Re: hope for a way forward

On 1 Jul 2009, at 02:38, Thomas Lord wrote:

> You have snuck in a requirement to use non-standard
> compression for the sole purpose of introducing incompatibility
> and in that way have made a proposal that you yourself
> should recognize "will be perceived negatively".

You have made your view on this quite clear already (which is partly  
why I commented on this aspect in the original message); I disagree  
with your perception. The purpose of the proposed compression is not  
to create incompatibility but to improve efficiency (of web transport,  
in particular). The fact that it would also address foundries'  
concerns about deploying "raw" fonts in today's desktop formats is of  
course a valuable side benefit.

As for "introducing incompatibility", applying a targeted compression  
method will not do this any more than packaging a standard font in  
some additional "wrapper" that provides no actual technical benefit;  
it may contain metadata such as copyright and licensing information,  
but fonts already provide a means to include this.
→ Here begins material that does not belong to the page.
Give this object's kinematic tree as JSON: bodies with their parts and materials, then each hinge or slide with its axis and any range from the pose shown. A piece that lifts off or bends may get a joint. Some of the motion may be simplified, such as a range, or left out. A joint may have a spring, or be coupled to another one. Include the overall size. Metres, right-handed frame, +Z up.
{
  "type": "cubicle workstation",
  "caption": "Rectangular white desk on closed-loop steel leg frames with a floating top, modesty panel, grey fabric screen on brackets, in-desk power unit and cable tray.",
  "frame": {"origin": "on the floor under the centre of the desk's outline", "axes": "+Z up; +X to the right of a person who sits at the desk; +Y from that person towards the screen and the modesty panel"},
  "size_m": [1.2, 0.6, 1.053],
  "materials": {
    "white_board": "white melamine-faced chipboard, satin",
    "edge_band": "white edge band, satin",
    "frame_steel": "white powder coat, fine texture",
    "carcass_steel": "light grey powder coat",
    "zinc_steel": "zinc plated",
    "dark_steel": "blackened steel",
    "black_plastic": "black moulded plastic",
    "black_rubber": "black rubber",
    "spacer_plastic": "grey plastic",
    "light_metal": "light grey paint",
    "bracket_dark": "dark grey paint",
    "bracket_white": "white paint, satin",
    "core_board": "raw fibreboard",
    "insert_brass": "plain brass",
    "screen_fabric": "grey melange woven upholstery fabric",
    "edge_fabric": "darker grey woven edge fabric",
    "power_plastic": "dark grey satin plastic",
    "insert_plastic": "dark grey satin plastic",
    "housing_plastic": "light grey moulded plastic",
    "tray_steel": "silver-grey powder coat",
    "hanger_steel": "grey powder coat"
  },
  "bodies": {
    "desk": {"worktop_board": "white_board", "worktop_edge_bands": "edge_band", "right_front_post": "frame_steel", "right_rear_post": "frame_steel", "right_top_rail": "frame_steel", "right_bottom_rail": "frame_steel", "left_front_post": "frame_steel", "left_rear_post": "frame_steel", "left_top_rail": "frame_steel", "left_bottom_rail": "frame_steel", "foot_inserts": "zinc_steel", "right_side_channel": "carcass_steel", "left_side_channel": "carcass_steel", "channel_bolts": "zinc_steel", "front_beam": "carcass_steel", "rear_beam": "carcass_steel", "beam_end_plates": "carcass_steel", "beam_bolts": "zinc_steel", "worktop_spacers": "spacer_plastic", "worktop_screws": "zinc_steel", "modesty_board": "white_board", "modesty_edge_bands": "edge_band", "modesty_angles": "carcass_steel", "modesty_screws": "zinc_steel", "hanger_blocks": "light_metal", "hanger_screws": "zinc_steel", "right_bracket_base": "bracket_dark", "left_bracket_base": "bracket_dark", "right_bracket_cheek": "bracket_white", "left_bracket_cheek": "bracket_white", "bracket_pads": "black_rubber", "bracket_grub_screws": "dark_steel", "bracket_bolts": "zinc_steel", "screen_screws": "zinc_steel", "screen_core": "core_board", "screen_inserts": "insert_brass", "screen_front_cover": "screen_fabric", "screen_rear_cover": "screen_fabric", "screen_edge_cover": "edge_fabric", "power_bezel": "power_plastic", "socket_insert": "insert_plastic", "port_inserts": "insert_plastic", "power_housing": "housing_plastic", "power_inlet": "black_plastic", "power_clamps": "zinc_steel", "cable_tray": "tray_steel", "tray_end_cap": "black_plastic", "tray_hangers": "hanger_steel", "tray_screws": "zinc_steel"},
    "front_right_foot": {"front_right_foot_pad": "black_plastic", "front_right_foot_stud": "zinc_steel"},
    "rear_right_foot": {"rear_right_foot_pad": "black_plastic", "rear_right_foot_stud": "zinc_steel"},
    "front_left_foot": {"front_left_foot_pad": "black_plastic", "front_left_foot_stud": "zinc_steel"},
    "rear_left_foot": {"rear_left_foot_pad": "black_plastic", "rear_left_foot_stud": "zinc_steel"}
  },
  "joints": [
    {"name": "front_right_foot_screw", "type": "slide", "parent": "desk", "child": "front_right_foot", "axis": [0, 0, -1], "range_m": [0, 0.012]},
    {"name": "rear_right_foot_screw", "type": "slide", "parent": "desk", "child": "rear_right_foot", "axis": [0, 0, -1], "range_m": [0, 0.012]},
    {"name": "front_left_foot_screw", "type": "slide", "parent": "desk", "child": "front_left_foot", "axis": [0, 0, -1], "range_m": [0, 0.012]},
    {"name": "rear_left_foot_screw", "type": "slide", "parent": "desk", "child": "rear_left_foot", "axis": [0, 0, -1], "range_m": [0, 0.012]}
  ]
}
Either the wrapper  
can be automatically generated by a tool (equivalent to applying a  
simple compression tool), in which case it adds no value; or else it  
requires additional information that is not available from the  
original font, in which case creating it will be a burden on authors.
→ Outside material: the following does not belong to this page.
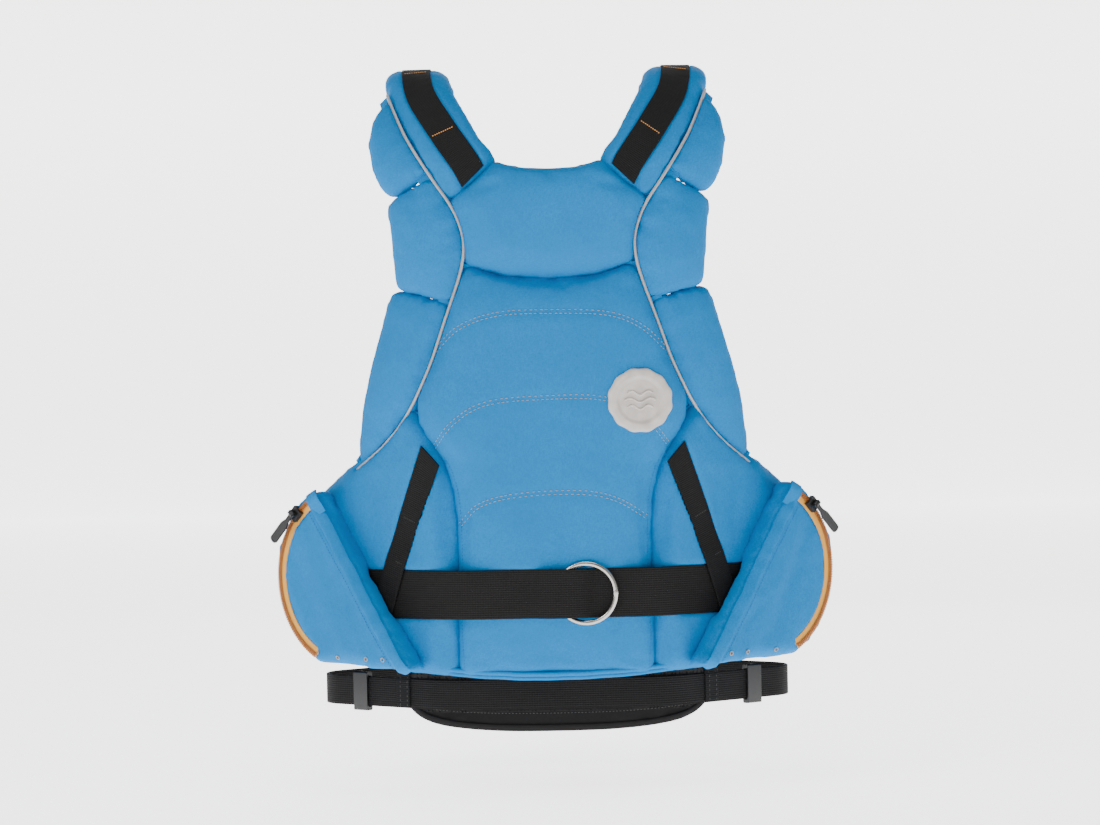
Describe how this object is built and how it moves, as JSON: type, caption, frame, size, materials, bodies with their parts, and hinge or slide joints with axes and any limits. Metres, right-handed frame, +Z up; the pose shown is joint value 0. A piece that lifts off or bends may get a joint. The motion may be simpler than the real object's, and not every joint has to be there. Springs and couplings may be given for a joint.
{
  "type": "whitewater rescue life jacket",
  "caption": "Pull-over foam buoyancy vest for river rescue, with a quick-release chest belt and towing ring, zipped pockets and a padded waist belt.",
  "frame": {"origin": "between the shoulder straps, level with the top of the shoulders that they rest on", "axes": "+Z up the wearer's body, -Y out of the wearer's back, +X to the wearer's right"},
  "size_m": [0.5022, 0.3335, 0.5857],
  "materials": {
    "blue_cloth": "plain-weave coated nylon, matt",
    "dark_cloth": "nylon lining, matt",
    "foam": "closed-cell foam slab",
    "black_webbing": "ribbed nylon webbing",
    "black_mesh": "spacer mesh with a bound edge",
    "black_plastic": "moulded acetal, satin",
    "silver_piping": "reflective piping",
    "zip_coil": "nylon zip coil on woven tape",
    "steel": "welded stainless ring, polished",
    "pale_rubber": "moulded patch, matt",
    "red_plastic": "moulded toggle ball"
  },
  "bodies": {
    "jacket": {"back_yoke_cover": "blue_cloth", "back_panel_cover": "blue_cloth", "front_cover": "blue_cloth", "front_pocket_body": "blue_cloth", "back_yoke_foam": "foam", "back_panel_foam": "foam", "front_foam": "foam", "back_lining": "dark_cloth", "front_lining": "dark_cloth", "badge": "pale_rubber", "lash_tab": "black_plastic", "rescue_buckle_frame": "black_plastic", "waist_buckle_female": "black_plastic", "rescue_belt": "black_webbing", "waist_belt": "black_webbing", "waist_pad": "black_mesh", "petal_upper_cover_right": "blue_cloth", "petal_upper_cover_left": "blue_cloth", "petal_upper_foam_right": "foam", "petal_upper_foam_left": "foam", "petal_middle_cover_right": "blue_cloth", "petal_middle_cover_left": "blue_cloth", "petal_middle_foam_right": "foam", "petal_middle_foam_left": "foam", "petal_lower_cover_right": "blue_cloth", "petal_lower_cover_left": "blue_cloth", "petal_lower_foam_right": "foam", "petal_lower_foam_left": "foam", "shoulder_pad_right": "blue_cloth", "shoulder_pad_left": "blue_cloth", "side_wing_right": "blue_cloth", "side_wing_left": "blue_cloth", "side_pocket_right": "blue_cloth", "side_pocket_left": "blue_cloth", "shoulder_webbing_right": "black_webbing", "shoulder_webbing_left": "black_webbing", "rescue_suspender_right": "black_webbing", "rescue_suspender_left": "black_webbing", "piping_right": "silver_piping", "piping_left": "silver_piping", "pocket_zip_right": "zip_coil", "pocket_zip_left": "zip_coil"},
    "rescue_lever": {"rescue_buckle_lever": "black_plastic", "release_toggle": "red_plastic"},
    "waist_clip": {"waist_buckle_male": "black_plastic"},
    "tow_ring": {"tow_ring": "steel"},
    "front_door": {"front_pocket_door": "blue_cloth", "front_pocket_zip": "zip_coil"},
    "front_slider": {"front_zip_slider": "black_plastic"},
    "front_pull": {"front_zip_pull": "black_plastic"},
    "pocket_slider_right": {"zip_slider_right": "black_plastic"},
    "pocket_pull_right": {"zip_pull_right": "black_plastic"},
    "shoulder_glide_right": {"shoulder_adjuster_right": "black_plastic"},
    "waist_glide_right": {"waist_adjuster_right": "black_plastic"},
    "pocket_slider_left": {"zip_slider_left": "black_plastic"},
    "pocket_pull_left": {"zip_pull_left": "black_plastic"},
    "shoulder_glide_left": {"shoulder_adjuster_left": "black_plastic"},
    "waist_glide_left": {"waist_adjuster_left": "black_plastic"}
  },
  "joints": [
    {"name": "rescue_lever_open", "type": "hinge", "parent": "jacket", "child": "rescue_lever", "pos_m": [0.022, 0.1614, -0.445], "axis": [0, 0, -1], "range_deg": [0, 90]},
    {"name": "waist_clip_release", "type": "slide", "parent": "jacket", "child": "waist_clip", "axis": [-1, 0, 0], "range_m": [0, 0.026]},
    {"name": "tow_ring_turn", "type": "hinge", "parent": "jacket", "child": "tow_ring", "pos_m": [0.026, -0.135, -0.445], "axis": [0.0788, 0.9969, 0], "continuous": true},
    {"name": "front_door_open", "type": "hinge", "parent": "jacket", "child": "front_door", "pos_m": [0, 0.177, -0.404], "axis": [-1, 0, 0], "range_deg": [0, 80]},
    {"name": "front_slider_run", "type": "slide", "parent": "front_door", "child": "front_slider", "axis": [0, 0, 1], "range_m": [-0.145, 0.004]},
    {"name": "front_pull_swing", "type": "hinge", "parent": "front_slider", "child": "front_pull", "pos_m": [0.058, 0.1911, -0.237], "axis": [1, 0, 0], "range_deg": [0, 160]},
    {"name": "pocket_slider_run_right", "type": "hinge", "parent": "jacket", "child": "pocket_slider_right", "pos_m": [0.18166, -0.08827, -0.43], "axis": [0.6247, -0.7809, 0], "range_deg": [-100, 6]},
    {"name": "pocket_pull_swing_right", "type": "hinge", "parent": "pocket_slider_right", "child": "pocket_pull_right", "pos_m": [0.2305, -0.061, -0.37485], "axis": [-0.5522, -0.4417, -0.7071], "range_deg": [0, 160]},
    {"name": "shoulder_glide_slide_right", "type": "hinge", "parent": "jacket", "child": "shoulder_glide_right", "pos_m": [0.07254, -0.00796, -0.1106], "axis": [-0.9411, -0.064, 0.3321], "range_deg": [-4, 4]},
    {"name": "waist_glide_slide_right", "type": "slide", "parent": "jacket", "child": "waist_glide_right", "axis": [0.7809, 0.6247, 0], "range_m": [-0.01, 0.01]},
    {"name": "pocket_slider_run_left", "type": "hinge", "parent": "jacket", "child": "pocket_slider_left", "pos_m": [-0.18166, -0.08827, -0.43], "axis": [0.6247, 0.7809, 0], "range_deg": [-100, 6]},
    {"name": "pocket_pull_swing_left", "type": "hinge", "parent": "pocket_slider_left", "child": "pocket_pull_left", "pos_m": [-0.2305, -0.061, -0.37485], "axis": [-0.5522, 0.4417, 0.7071], "range_deg": [0, 160]},
    {"name": "shoulder_glide_slide_left", "type": "hinge", "parent": "jacket", "child": "shoulder_glide_left", "pos_m": [-0.07254, -0.00796, -0.1106], "axis": [-0.9411, 0.064, -0.3321], "range_deg": [-4, 4]},
    {"name": "waist_glide_slide_left", "type": "slide", "parent": "jacket", "child": "waist_glide_left", "axis": [-0.7809, 0.6247, 0], "range_m": [-0.01, 0.01]}
  ]
}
> You haven't (and probably can't) show the "technical
> benefit" of using a non-standard compression scheme, or
> at least you can't show a convincing enough advantage to it.

I will be writing more about a possible approach to font compression,  
but in brief, what I will suggest is an approach that compresses  
individual font tables rather than the file as a whole. The key  
advantage of this is that the user agent can then access a particular  
table (e.g., the cmap, to check character coverage) without having to  
decompress the entire font. In resource-constrained environments such  
as small mobile devices, this could be a significant benefit.